The Talking Board Historical Society, in collaboration with Helen’s surviving descendants, seeks to honor the contributions of Helen Peters Nosworthy to Ouija and American history, and is raising funds to place a marker at her grave commemorating her involvement in naming the iconic board.
Helen Peters Nosworthy, affectionately know as the “Mother of the Ouija Board,” is the woman responsible for giving the Ouija its mysterious name. Her identity was originally discovered by TBHS founder Robert Murch, in a series of letter printed in the Baltimore Sun when the founders of Ouija took their grievances with one another public. Letters from both Charles Kennard, the man who claimed to invent Ouija and his friend and business partner Elijah Bond, the man who patented Ouija, stated that a woman by the name of “Miss Peters, Bond’s sister-in-law” who was known as a “strong medium,” asked the then-unnamed talking board what it would like to be called. The board spelled out O-U-I-J-A, and when asked what the term meant, it responded “Good Luck.”
Helen, who was also an early stockholder in the company, is said to have later accompanied Bond to the patent office to secure a patent. According to family lore corroborated with patent file history, the patent office declined to award a patent to the talking board unless the founders could adequately demonstrate its claimed miraculous workings. Helen and Elijah traveled to Washington D.C., where they were denied by multiple patent inspectors until the chief patent officer took an interest in the device. As the story goes, he assured the pair that if the device could spell out his name, unknown to Bond and Peters, that he would award them their patent. The board is said to have done just that, and the rest is history.

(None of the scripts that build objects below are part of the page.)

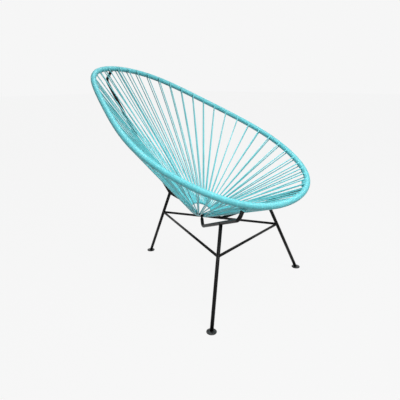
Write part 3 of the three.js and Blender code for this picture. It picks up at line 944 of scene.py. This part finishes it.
def floor_material():
    """Pale floor that the camera sees at one even brightness, with the shadows left faint on it."""
    material, nodes, links, shader = node_material("pale_floor")
    shader.inputs["Base Color"].default_value = (*grey(0.45), 1)
    shader.inputs["Roughness"].default_value = 0.9
    glow = nodes.new("ShaderNodeEmission")
    glow.inputs["Color"].default_value = (*grey(0.952), 1)
    glow.inputs["Strength"].default_value = 1.0
    share = nodes.new("ShaderNodeMath")
    share.operation = "MULTIPLY"
    share.inputs[1].default_value = 0.95
    links.new(seen_rays(nodes, links), share.inputs[0])
    mix = nodes.new("ShaderNodeMixShader")
    links.new(share.outputs[0], mix.inputs["Fac"])
    links.new(shader.outputs["BSDF"], mix.inputs[1])
    links.new(glow.outputs["Emission"], mix.inputs[2])
    links.new(mix.outputs["Shader"], nodes["Material Output"].inputs["Surface"])
    return material


def add_floor():
    mesh = bpy.data.meshes.new("floor")
    h, z = FLOOR_SIZE / 2, FLOOR_Z
    mesh.from_pydata([(-h, -h, z), (h, -h, z), (h, h, z), (-h, h, z)], [], [(0, 1, 2, 3)])
    mesh.materials.append(floor_material())
    plane = bpy.data.objects.new("floor", mesh)
    bpy.context.scene.collection.objects.link(plane)


def set_world():
    """A faint even light, and a pale backdrop for the rays that are seen."""
    world = bpy.data.worlds.new("studio")
    bpy.context.scene.world = world
    world.use_nodes = True
    nodes, links = world.node_tree.nodes, world.node_tree.links
    faint = nodes["Background"]
    faint.inputs["Color"].default_value = (*grey(0.9), 1)
    faint.inputs["Strength"].default_value = 0.02
    backdrop = nodes.new("ShaderNodeBackground")
    backdrop.inputs["Color"].default_value = (*grey(0.922), 1)
    pick = nodes.new("ShaderNodeMixShader")
    links.new(seen_rays(nodes, links), pick.inputs["Fac"])
    links.new(faint.outputs["Background"], pick.inputs[1])
    links.new(backdrop.outputs["Background"], pick.inputs[2])
    links.new(pick.outputs["Shader"], nodes["World Output"].inputs["Surface"])


def area_light(name, location, target, size, power):
    light = bpy.data.lights.new(name, "AREA")
    light.shape = "SQUARE"
    light.size = size
    light.energy = power
    lamp = bpy.data.objects.new(name, light)
    lamp.location = location
    direction = Vector(target) - Vector(location)
    lamp.rotation_mode = "QUATERNION"
    lamp.rotation_quaternion = direction.to_track_quat("-Z", "Y")
    bpy.context.scene.collection.objects.link(lamp)


add_floor()
set_world()
area_light("overhead", (0.0, 0.0, 2.9), (0, 0, 0.4), 1.5, 17)
area_light("key", (-0.3, -1.4, 2.3), (0, 0, 0.4), 1.2, 53)
area_light("fill", (-1.05, -0.75, 1.0), (0, 0, 0.4), 0.4, 3.8)
area_light("back", (0.9, 0.9, 2.5), (0, 0, 0.5), 1.2, 7)

# The photo's camera: its place in the part's millimetres, and its lens in pixels of the photo
EYE = (-1066.68, -897.47, 766.16)
YAW, PITCH, ROLL = math.radians(-49.024), math.radians(-17.812), math.radians(-0.507)
PHOTO_SIZE = 400
FOCAL_LENGTH = 374.15
IMAGE_SHIFT = 0.15
SENSOR_WIDTH = 36


def set_camera():
    view = vec(-math.sin(YAW) * math.cos(PITCH), math.cos(YAW) * math.cos(PITCH), math.sin(PITCH))
    level = vec(math.cos(YAW), math.sin(YAW), 0)
    up = np.cross(level, view)
    right = level * math.cos(ROLL) + up * math.sin(ROLL)
    top = up * math.cos(ROLL) - level * math.sin(ROLL)
    camera = bpy.data.cameras.new("camera")
    camera.sensor_width = SENSOR_WIDTH
    camera.lens = FOCAL_LENGTH / PHOTO_SIZE * SENSOR_WIDTH
    camera.shift_x = IMAGE_SHIFT / PHOTO_SIZE
    camera.shift_y = -IMAGE_SHIFT / PHOTO_SIZE
    eye = bpy.data.objects.new("camera", camera)
    bpy.context.scene.collection.objects.link(eye)
    turn = Matrix(np.array([right, top, -view]).T.tolist()).to_4x4()
    eye.matrix_world = Matrix.Translation(Vector(to_frame([EYE])[0])) @ turn
    bpy.context.scene.camera = eye


set_camera()
bpy.context.scene.view_settings.view_transform = "Standard"
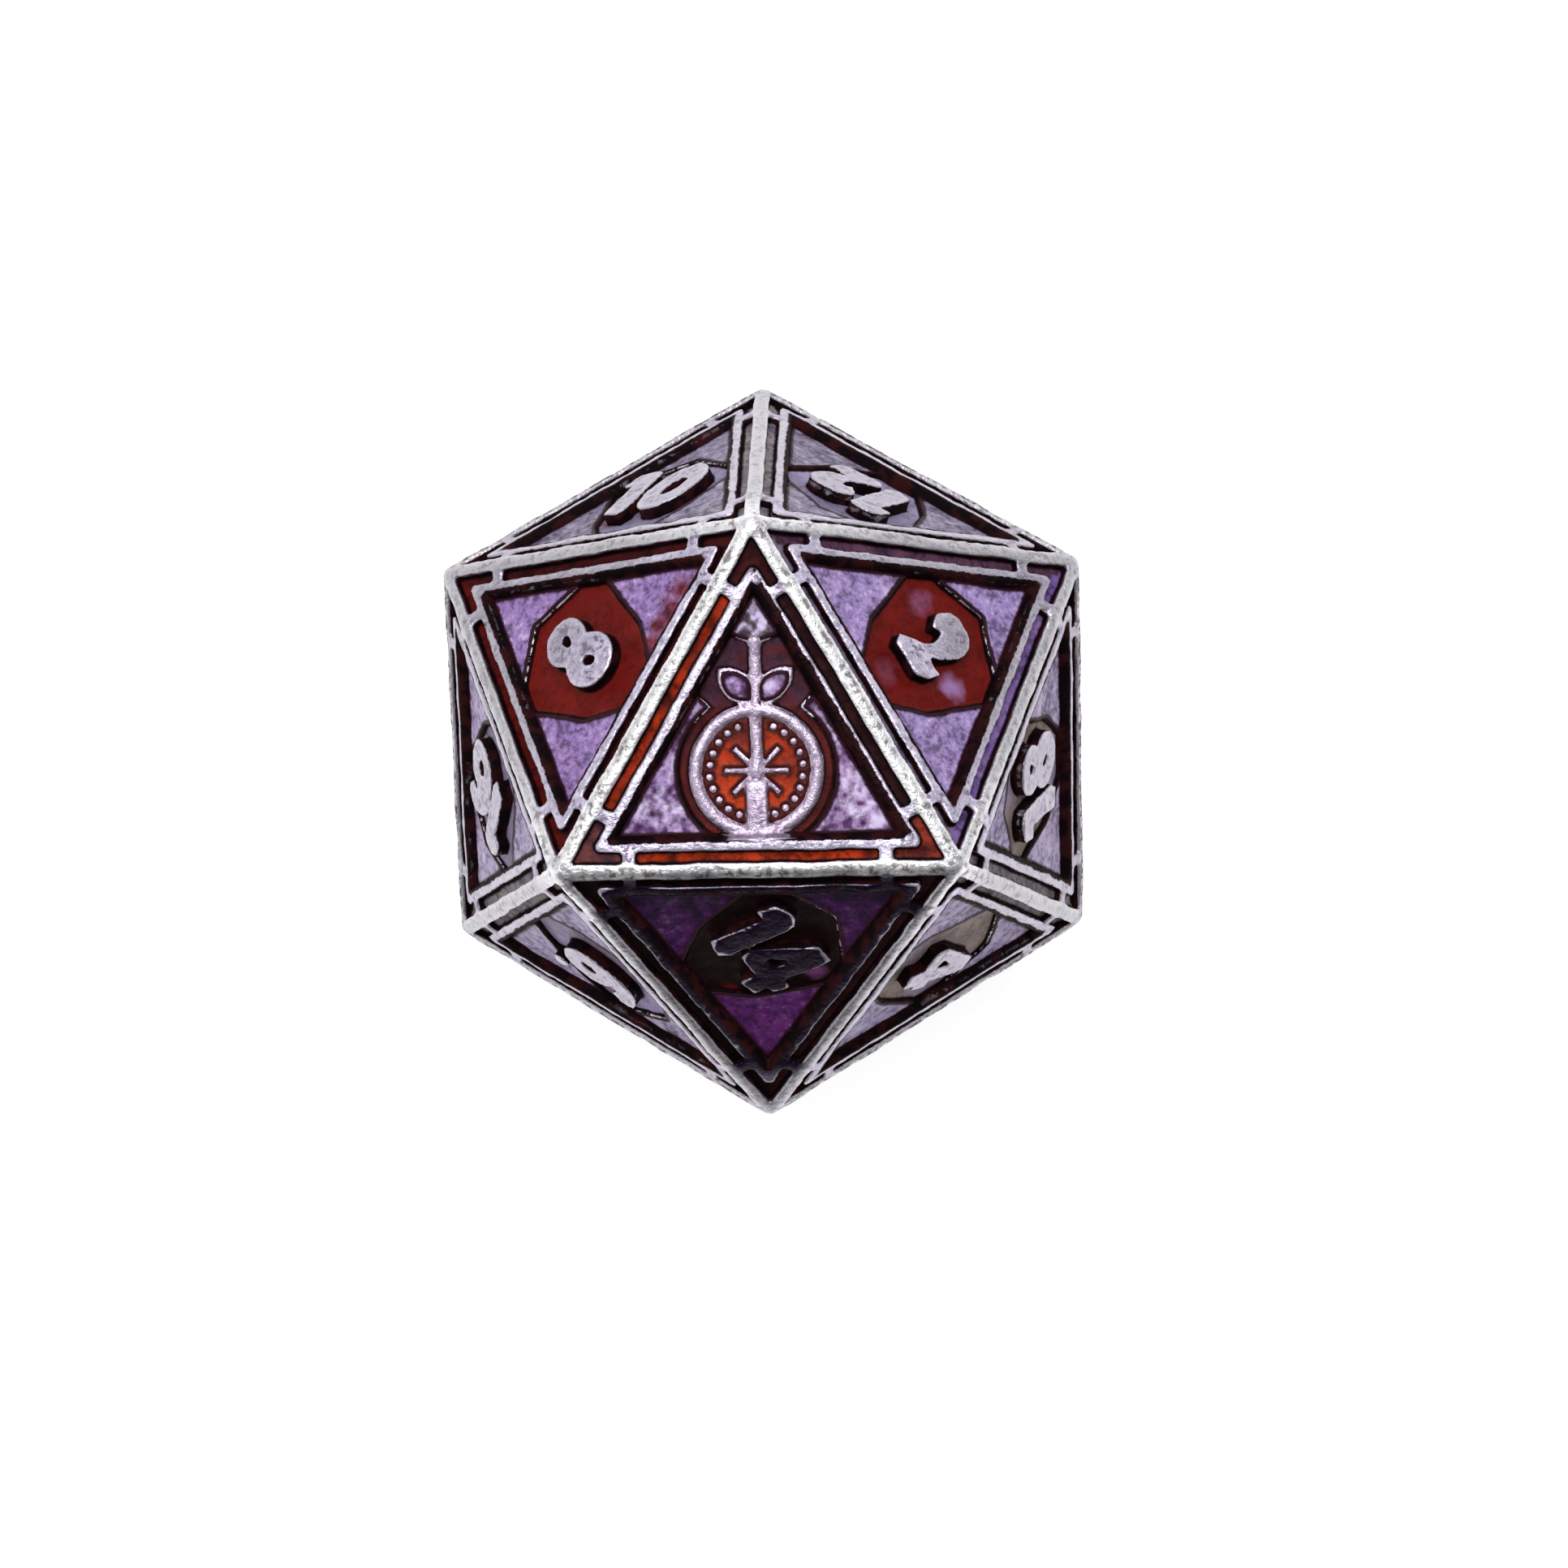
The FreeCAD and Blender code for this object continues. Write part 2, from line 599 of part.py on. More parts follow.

Unlike the company’s founders, Helen Peters disavowed the Ouija after a personal experience with the board that created a great feud in her family. When the family’s cherished collection of Civil War-era buttons went missing, some members consulted the board to identify the thief, and the board named another family member. The resulting feud tore the family asunder, with some believing the board and others—Helen among them—dismissing the claim. Thereafter, descendants recall, Helen rejected the Ouija and warned others not to play with the device due to its tendency toward dishonesty.
The year after the Ouija’s 1890 introduction, Helen married her husband, Ernest Nosworthy, a Shakespearean actor and artist who later became a traveling salesman. His life-like drawing of Helen, drawn at the Hotel Gladstone in Norfolk, Virginia, is the only known surviving depiction of the young Helen, done in the period she is said to have named the iconic board.